Saturday, January 9, 2010

Journalism 101


Irony.

Make that ironies.

1) In reporting that CanWest newspapers will be sold - a move which predictably, in spite of screeching to the contrary, will result in lost jobs - the Globe & Mail used only four reporters. Four.

2) Guess who may end up owning a few of those papers?

Why David Radler, of course. Mr. Radler and his former partner Conrad Black owned Hollinger International Inc. which sold the Southam chain of papers to CanWest in 2000.

That was shortly before both Radler and Black were found guilty of various crimes and sent to prison.

Radler has been at home for some time now, quietly rebuilding the business he knows best.

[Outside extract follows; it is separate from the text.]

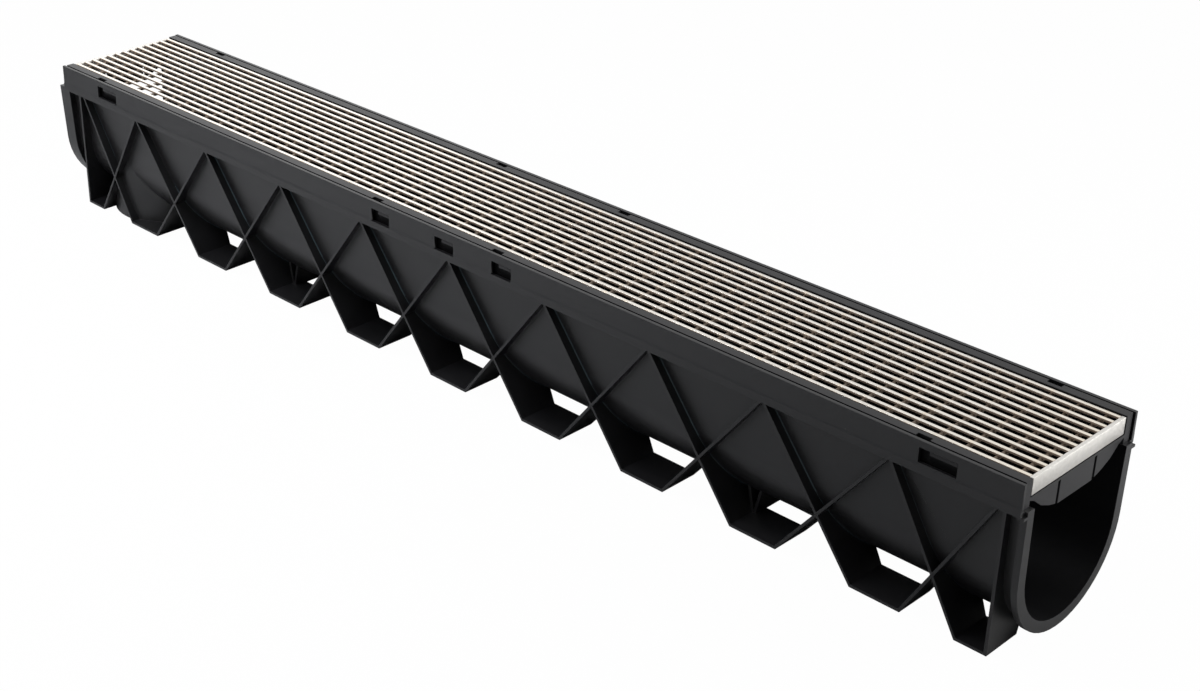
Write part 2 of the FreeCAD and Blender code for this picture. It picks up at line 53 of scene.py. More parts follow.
def deselectAll():
    if bpy.context.object and bpy.context.object.mode != "OBJECT":
        leaveEdit()
    bpy.ops.object.select_all(action="DESELECT")


def makeActive(piece):
    deselectAll()
    piece.select_set(True)
    bpy.context.view_layer.objects.active = piece


def placeInMesh(piece):
    makeActive(piece)
    bpy.ops.object.transform_apply(location=True, rotation=True, scale=True)


def openEdit(piece, kind, action):  # kind is FACE or EDGE, action SELECT or DESELECT
    makeActive(piece)
    bpy.ops.object.mode_set(mode="EDIT")
    bpy.ops.mesh.select_mode(type=kind)
    bpy.ops.mesh.select_all(action=action)


def leaveEdit():
    bpy.ops.object.mode_set(mode="OBJECT")


def editAll(piece):  # opens edit mode with the whole mesh selected
    openEdit(piece, "FACE", "SELECT")


def editFaces(piece, test):  # with the faces that pass the test selected
    openEdit(piece, "FACE", "DESELECT")
    leaveEdit()
    for face in piece.data.polygons:
        face.select = test(face)
    bpy.ops.object.mode_set(mode="EDIT")


def editEdges(piece, test):  # the same for edges, with their two ends given to the test
    openEdit(piece, "EDGE", "DESELECT")
    leaveEdit()
    points = piece.data.vertices
    for edge in piece.data.edges:
        edge.select = test(*(points[index].co for index in edge.vertices))
    bpy.ops.object.mode_set(mode="EDIT")


def applyModifier(piece, kind, **values):
    modifier = piece.modifiers.new(kind.title(), kind)
    for key, value in values.items():
        setattr(modifier, key, value)
    makeActive(piece)
    bpy.ops.object.modifier_apply(modifier=modifier.name)


def smoothBy(piece, degrees):
    makeActive(piece)
    bpy.ops.object.shade_smooth_by_angle(angle=math.radians(degrees))


def giveFinishes(piece, *finishes):
    piece.data.materials.clear()
    for finish in finishes:
        piece.data.materials.append(finish)


def addCube(name, low, high):
    deselectAll()
    bpy.ops.mesh.primitive_cube_add(size=1, location=(low + high) / 2, scale=high - low)
    cube = bpy.context.object
    cube.name = cube.data.name = name
    placeInMesh(cube)
    return cube


def copyPiece(piece, name, shift=(0, 0, 0)):
    twin = bpy.data.objects.new(name, piece.data.copy())
    twin.data.name = name
    twin.data.transform(Matrix.Translation(Vector(shift)))
    bpy.context.scene.collection.objects.link(twin)
    return twin


def joinPieces(pieces, name):
    deselectAll()
    for piece in pieces:
        piece.select_set(True)
    bpy.context.view_layer.objects.active = pieces[0]
    bpy.ops.object.join()
    pieces[0].name = pieces[0].data.name = name
    return pieces[0]


cadCopy = {"mergeDistance": 0.002 * mm, "flatAngle": 0.6}


def mergedCopy(nodeName, pieceName):  # the CAD node's loose triangles as one closed mesh
    piece = copyPiece(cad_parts[nodeName], pieceName)
    editAll(piece)
    bpy.ops.mesh.remove_doubles(threshold=cadCopy["mergeDistance"])
    bpy.ops.mesh.dissolve_limited(angle_limit=math.radians(cadCopy["flatAngle"]))
    leaveEdit()
    bpy.ops.mesh.customdata_custom_splitnormals_clear()
    return piece


def fitOn(piece, node):
    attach(piece, "root")
    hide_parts(node)


# Shader helpers

white = (1, 1, 1, 1)


def place(tree, kind, inputs=None, **settings):
    made = tree.nodes.new(kind)
    for key, value in settings.items():
        setattr(made, key, value)
    for key, value in (inputs or {}).items():
        if isinstance(value, bpy.types.NodeSocket):
            tree.links.new(value, made.inputs[key])
        else:
            made.inputs[key].default_value = value
    return made


def linkAll(tree, node, sockets):
    for key, socket in sockets.items():
        tree.links.new(socket, node.inputs[key])


def newGroup(name, inputs, outputs):
    group = bpy.data.node_groups.new(name, "ShaderNodeTree")
    for direction, labels in (("INPUT", inputs), ("OUTPUT", outputs)):
        for label in labels:
            group.interface.new_socket(label, in_out=direction, socket_type="NodeSocketFloat")
    return group, group.nodes.new("NodeGroupInput"), group.nodes.new("NodeGroupOutput")


def useGroup(tree, group, **values):
    return place(tree, "ShaderNodeGroup", values, node_tree=group)


def calc(tree, operation, first, second=0.0, clamp=False):
    return place(tree, "ShaderNodeMath", {0: first, 1: second},
                 operation=operation, use_clamp=clamp).outputs[0]


def mixColour(tree, share, first, second):
    first, second = (value if isinstance(value, bpy.types.NodeSocket) else (*value, 1)
                     for value in (first, second))
    return place(tree, "ShaderNodeMix", {"Factor": share, 6: first, 7: second},
                 data_type="RGBA").outputs[2]  # 6, 7 and 2 are its colour sockets


def remap(tree, value, low, high, newLow=0.0, newHigh=1.0):
    return place(tree, "ShaderNodeMapRange", {
        "Value": value, "From Min": low, "From Max": high,
        "To Min": newLow, "To Max": newHigh}).outputs[0]


def objectPlace(tree):
    return place(tree, "ShaderNodeTexCoord").outputs["Object"]


def noise(tree, where, values):
    return place(tree, "ShaderNodeTexNoise", dict(values, Vector=where)).outputs[0]


def newMaterial(name):
    material = bpy.data.materials.new(name)
    material.use_nodes = True
    tree = material.node_tree
    return material, tree, tree.nodes["Principled BSDF"]


# Effects that several finishes share

mouldGrainLook = {
    "fine": {"Detail": 3.0, "Roughness": 0.6}, "fineShare": 0.5,
    "flowStretch": (5, 45, 70), "flow": {"Scale": 1.0, "Detail": 4.0, "Distortion": 0.6},
    "cloud": {"Scale": 16.0, "Detail": 5.0}, "shadeShare": 0.5,
    "speckCells": 95.0, "speckSize": (0.05, 0.025), "speckChance": (0.93, 0.94)}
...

In case you'd like to outbid Radler or Scotiabank (How much do you relish a bank owning newspapers? Yes, that'll really do heaps for journalism.), the going price is about a Billion dollars.

B-b-b-billion.

3 comments:

Jeff Taylor said...

Is the 'press' really free any ways ? Doesn't ALL news casts and news papers have a slant, one way or another ? Isn't the 'news' really about making money now a days ? We all have our 'views' on the various issues that surround our day to day lives. It's hard to call one persons views wrong mainly because they are in fact views and opinions. I get my news from many different sources now. I take all that I have read and watched and put it together in my head arriving to a 'some where in the middle' version of events. I mean, who can you actually trust these days to give you the complete truth ?

Gazetteer said...

Wasn't 'Boo' Radler the original architect of all that bare-knuckled, cost-cutting when Ravelston/Argus/Hollinger originally shagged the Southam chain?

I would think that the best possible outcome would be if the stable could be sold-off piecemeal to protect us from media-monopolists like the good Mr. R.


.

Keith said...

I remember when the North Shore News was an independent paper with controversial opinions by the late Doug Collins. There were often protesters outside their doors.
Then came Canwest and the first to go was the editor replaced by some smarmy climate-change disciple who refuses to put a name to their anti Conservative editorials.
If the papers are to survive, they need to be independently owned and cost less to buy, like the British papers.